Turbo forgoes the twitchiness of older games, and instead inherits the weightier feel of Trackmania 2, where a pliable momentum underpins the four car classes on offer. It's a momentum pronounced in the drift cars of the Canyon playset, vehicles given to long lazy slides that can be gently massaged, and exaggerated in hyper-sensitive state in the buckarooing buggy that prowls Valley. In the formula cars of Stadium there's an emphasis on precision, while the all-new Lagoon cars and setting play up to the giddy excess of Trackmania, complete with strips of magnetic rollercoaster track that allow for impossible loops and twists.

Following the fractured release of Trackmania 2 on PC, delivered as it was in standalone elements, it's a delight to have Nadeo's fine work compiled in one all-encompassing, far-reaching (and budget-priced) package. It's not left wanting for things to do. A comprehensive track editor is included, available in beginner, normal or advanced modes and enabling a pretty mean creator - or, perhaps, you could just randomly generate a track, uploading the results to a challenge mode that distils the competitive essence of Trackmania. Or you could head for online multiplayer, faithful to Trackmania's staple offering where a hundred players all share the same stretch of tarmac, their ghostly frames fleeing from the start-line like a flock of noisy starlings as they pursue the fastest time.

What's wonderful about Trackmania Turbo is that the series has lost next to nothing in its move to console. In fact, it's gained a fair bit.

Trackmania on PC has often been a beautiful game, but also an ungainly one, marred by a beastly UI and a tendency for blunt functionality over any sense of style or grace. Turbo, though, is something else entirely, taking an unashamed and glorious debt to 90s arcade sensibilities that lends it an approachability and vibrancy that's previously been absent from the series. It's a vibrancy that's capable of uplifting the entire game.

Nadeo has embraced the console brief with both hands, delighting in past classics, and while Trackmania has never been short of its own surreal beauty it's now got serious colour, too. Bathe in the rippling waters, blue skies and palm trees of the Lagoon settings, and you'll see something of Sega at its 90s best, while in the brash graphics of red pandas and big neon hiragana signs that loom over Stadium there's a dash of Designer Republic and Wipeout's iconic sensibilities.

Considering it's not quite a full-price game, Turbo is ludicrously generous.

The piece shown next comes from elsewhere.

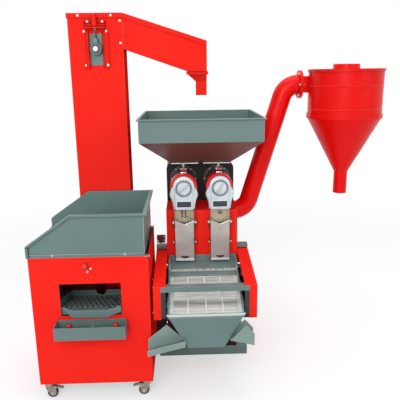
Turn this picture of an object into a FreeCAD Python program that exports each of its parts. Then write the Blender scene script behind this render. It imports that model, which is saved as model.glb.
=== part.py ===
import FreeCAD, Part
import Sketcher
import math
import os

# Combined grain cleaning and milling station, in millimetres.
# X runs to the right, Y away from the operator, Z up. The origin lies on the floor under the
# middle of the whole station. The cleaner with its elevator stands on the left, the mill in the
# middle, and the bran cyclone hangs on its pipe at the right.

Vector = FreeCAD.Vector

# Driving dimensions, each written once
SIZES = {
    # Sheet metal and fits
    "sheet": 2,
    "slide_gap": 0.3,
    "run_gap": 0.05,
    "hand_gap": 1.5,
    # Cleaner cabinet
    "cab_x": -855,
    "cab_y": -356,
    "cab_z": 85,
    "cab_w": 520,
    "cab_d": 440,
    "cab_h": 620,
    "tube": 25,
    "win_x": 125,
    "win_z": 344,
    "win_w": 270,
    "win_h": 153,
    # Casters
    "wheel_r": 25,
    "wheel_w": 20,
    "axle_r": 4,
    "cheek_t": 2,
    "caster_inset": 32,
    "caster_trail": 14,
    "crown_z": 60,
    "crown_t": 3,
    "swivel_r": 20,
    "kingpin_r": 5,
    "kingpin_len": 12,
    "plate_w": 50,
    "plate_t": 4,
    "pedal_x": 26,
    "pedal_z": 54,
    "pedal_hub_r": 4,
    "pedal_pin_r": 2.5,
    "pedal_len": 38,
    "pedal_w": 20,
    "pedal_drop": 9,
    # Feed hopper and its gate
    "bin_low": 58,
    "bin_high": 193,
    "bin_break": 194,
    "bin_back": 12,
    "lip_t": 4,
    "lip_h": 14,
    "feed_x": 250,
    "feed_w": 208,
    "feed_y": 145,
    "feed_d": 90,
    "feed_drop": 28,
    "gate_t": 3,
    "gate_rail": 8,
    "rod_r": 5,
    "knob_r": 11,
    "knob_out": 32,
    # Stone tray under the window
    "stray_x": 105,
    "stray_z": 266,
    "stray_w": 310,
    "stray_h": 60,
    "stray_d": 79,
    "stray_knob_r": 9,
    "stray_knob_z": 298,
    "stray_knob_in": 48,
    # Destoner deck
    "deck_x": 110,
    "deck_w": 300,
    "deck_y": 14,
    "deck_len": 250,
    "deck_z": 374,
    "deck_drop": 62,
    "deck_rise": 36,
    "deck_under": 30,
    "deck_foot_z": 270,
    "deck_foot_w": 36,
    "deck_wall": 3,
    "deck_notch_r": 26,
    "deck_hole": 12,
    "deck_pitch": 25,
    "apron_out": 10,
    "apron_x": 132,
    "apron_w": 260,
    "apron_bottom": 337,
    "outfeed_w": 150,
    "outfeed_h": 20,
    "outfeed_end": 428,
    "outfeed_z": 250,
    "inlet_h": 85,
    "inlet_edge": 10,
    # Elevator
    "el_in": 151,
    "el_w": 257,
    "el_d": 138,
    "el_foot": 60,
    "el_top": 1748,
    "cover_out": 4,
    "cover_h": 20,
    "slot_w": 70,
    "slot_h": 145,
    "slot_z": 1513,
    "head_z": 1588,
    "boot_z": 180,
    "drum_r": 60,
    "drum_w": 96,
    "drum_shaft_r": 12,
    "drum_bore_boss": 28,
    "bearing_t": 4,
    "bearing_w": 96,
    "bearing_h": 180,
    "takeup_rod_r": 4,
    "rail_w": 30,
    "rail_t": 4,
    "rail_over": 12,
    "bracket_z": 1692,
    "bracket_w": 98,
    "bracket_h": 32,
    "bracket_out": 25,
    "gusset_w": 24,
    "belt_t": 3,
    "bucket_out": 42,
    "bucket_h": 50,
    "bucket_w": 90,
    "bucket_n": 9,
    "arm_reach": 396,
    "arm_low_z": 1586,
    "arm_end_top": 1619,
    "arm_end_z": 1480,
    "spout_len": 92,
    "spout_flange": 15,
    "spout_cone": 34,
    "spout_tube": 53,
    "spout_tube_len": 66,
    # Mill stand
    "mill_x": -87,
    "mill_y": -6,
    "base_w": 468,
    "base_d": 420,
    "base_h": 50,
    "beam": 40,
    "beam_t": 4,
    "anchor_r": 6,
    "anchor_in": 20,
    "stand_w": 356,
    "stand_d": 376,
    "stand_top": 809,
    "hood_y": 210,
    "hood_top": 1020,
    "hood_r": 42,
    # Main hopper
    "hop_w": 594,
    "hop_front": -123,
    "hop_d": 564,
    "hop_top": 1270,
    "hop_band": 108,
    "hop_out_z": 1036,
    "hop_out_w": 140,
    "hop_split": 20,
    "hop_out_y": 79,
    "hop_out_d": 160,
    "hop_rim": 8,
    "hop_rim_t": 6,
    "saddle_d": 26,
    "hgate_t": 2.4,
    "hgate_d": 129,
    # Milling heads
    "head_gap": 176,
    "axis_z": 930,
    "barrel_y": 42,
    "barrel_r": 54,
    "barrel_bore": 47,
    "flange_r": 70,
    "flange_t": 12,
    "throat_d": 100,
    "nose_r": 66,
    "nose_len": 60,
    "face_t": 30,
    "face_r": 57,
    "face_up": 3,
    "wing_w": 140,
    "wing_z": -27,
    "foot_w": 112,
    "foot_z": -106,
    "ring_r": 45,
    "ring_t": 5,
    "dial_r": 31,
    "dial_t": 4,
    "dial_pin_r": 5,
    "dial_pin_len": 9,
    "grip_len": 54,
    "grip_w": 10,
    "grip_out": 9,
    "grip_turn": 45,
    "core_r": 34,
    "cam_r": 44,
    "cam_w": 12,
    "shaft_r": 15,
    # Stainless chutes
    "chute_w": 95,
    "chute_front": -44,
    "chute_back": -14,
    "chute_z": 558,
    "chute_open": 776,
    "chute_vee": 10,
    "chute_slot_w": 36,
    "chute_slot_h": 10,
    "chute_slot_z": 20,
    "lug_w": 60,
    "lug_h": 30,
    "lug_z": 700,
    # Drive
    "motor_z": 160,
    "motor_r": 85,
    "motor_y": 60,
    "motor_len": 220,
    "motor_shaft_r": 14,
    "fin_out": 5,
    "fin_t": 4,
    "fin_n": 20,
    "foot_t": 10,
    "pulley_r": 60,
    "pulley_w": 26,
    "drive_y": 386,
    "drive_w": 12,
    "drive_t": 8,
    "fan_pulley_r": 45,
    "guard_d": 62,
    "guard_foot_w": 180,
    "guard_z": 80,
    "guard_top": 1010,
    "shaft_hole": 24,
    # Blower
    "fan_z": 650,
    "fan_y": 289,
    "fan_r": 100,
    "fan_w": 80,
    "volute_r": 128,
    "fan_shaft_r": 12,
    "fan_inlet_r": 52,
    "blade_n": 8,
    "blade_t": 4,
    # Bran pipe
    "pipe_r": 50,
    "pipe_low_x": 252,
    "pipe_rise_x": 460,
    "pipe_top_z": 1407,
    "pipe_end": 1,
    "pipe_bend": 88,
    "pipe_flange_r": 72,
    "pipe_flange_t": 8,
    # Cyclone
    "cyc_x": 667,
    "cyc_y": 203,
    "cyc_r": 187,
    "cyc_top": 1475,
    "cyc_low": 1249,
    "cyc_rim": 5,
    "cyc_flange_t": 11,
    "cone_len": 285,
    "outlet_r": 35,
    "outlet_len": 116,
    "lid_t": 8,
    "vent_r": 67,
    "vent_up": 32,
    "vent_down": 150,
    "duct_h": 84,
    "duct_w": 84,
    "duct_len": 34,
    "duct_in": 50,
    "bead_r": 3,
    "bead_z": 75,
    # Sieve
    "sieve_w": 338,
    "sieve_back": -6,
    "sieve_len": 403,
    "sieve_drop": 127,
    "sieve_z": 576,
    "sieve_h": 46,
    "sieve_edge": 8,
    "sieve_lip": 16,
    "mesh_down": 12,
    "mesh_t": 2,
    "plate_len": 100,
    "bar_at": 114,
    "bar_len": 29,
    "mesh_at": 150,
    "mesh_len": 235,
    "divider_t": 4,
    "mesh_slot": 9,
    "mesh_pitch": 15,
    "funnel_z": 280,
    "funnel_in": 14,
    "funnel_top_w": 324,
    "funnel_out_w": 162,
    "funnel_out_d": 110,
    "funnel_d": 250,
    # Side chutes under the sieve
    "side_d": 58,
    "side_y": -422,
    "side_left": -261,
    "side_left_z": 257,
    "side_right": 213,
    "side_right_z": 300,
    "side_left_root": 20,
    "side_right_root": 46,
    "side_strip": 28,
    "side_wall": 55,
    "side_left_top": 382,
    "side_right_top": 398,
    "side_top_in": 176,
    # Sieve arms, bar and springs
    "arm_w": 56,
    "arm_front": -340,
    "arm_rear": 66,
    "arm_knee_z": 552,
    "arm_rear_z": 600,
    "arm_foot_z": 392,
    "arm_under_z": 500,
    "arm_strip": 34,
    "gusset_rise": 60,
    "cross_d": 33,
    "cross_h": 24,
    "leg_up": 6,
    "cap_d": 40,
    "cap_h": 16,
    "spring_r": 15,
    "spring_len": 48,
    "spring_front": -314,
    "spring_rear": -54,
    "spring_out": 200,
    "ear_down": 30,
    "ear_d": 36,
    "shelf_t": 3,
    # Bolt heads
    "bolt_r": 6.5,
    "bolt_t": 4,
}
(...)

The colour seeps beyond the aesthetic, lending Trackmania a boisterous sense of fun. Nadeo understands that 'arcade' means more than just bright skies and green grass; it means a sense of communal enjoyment that Trackmania Turbo gets to the very heart of. There's split screen racing for four players, local leaderboards and hot seat driving for pass the controller competition and a double driver feature that puts two players in charge of one car - a chaotic, nonsensical and riotous addition that could happily earn its place at the end of the pier alongside the love testers and shock machines.

It's enough to cast Trackmania in an all-new light, filling in a line between Nadeo's series and classics such as F-Zero and the racing output of AM2 that, it turns out, was always there. Only now it's more explicit in the impossible moments of flight, the rude cambers and the tracks that corkscrew out of control. All of which is not to say that what made Trackmania sing in the first place has been forgotten. It's still there in abundance - something you'll find is true when butting up against the severe challenge of later tracks.

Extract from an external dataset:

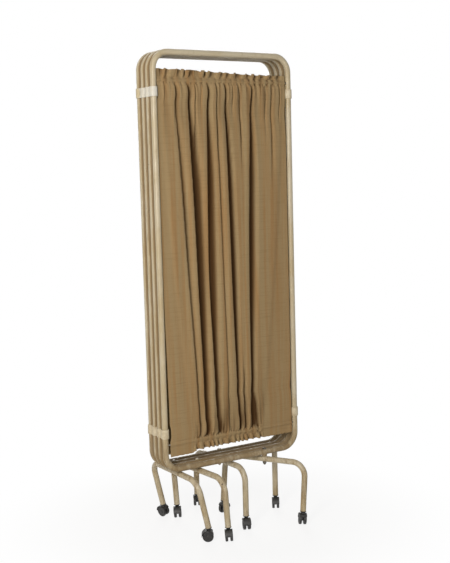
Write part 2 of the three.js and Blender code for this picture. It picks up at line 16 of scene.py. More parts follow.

Trackmania's a hard game, reaching the same levels of difficulty as its blood brother Trials in half the time. It can be off-puttingly brutal - the sensitivity of control required can be excessive (the d-pad's the way to go, a facet that'll be counter-intuitive to players so used to analogue control), as can the patience necessary for the latter challenges, and Nadeo's done itself no favours by sticking to a rusty unlock system in the campaign that's needlessly restrictive.

Elsewhere, though, this sings. It's a gleeful celebration of one of the finest racing series around, packaged with care and a new-found sense of style. Trackmania Turbo is so convincing on console it doesn't really feel like a belated port of a PC great. Instead, it feels more like a homecoming.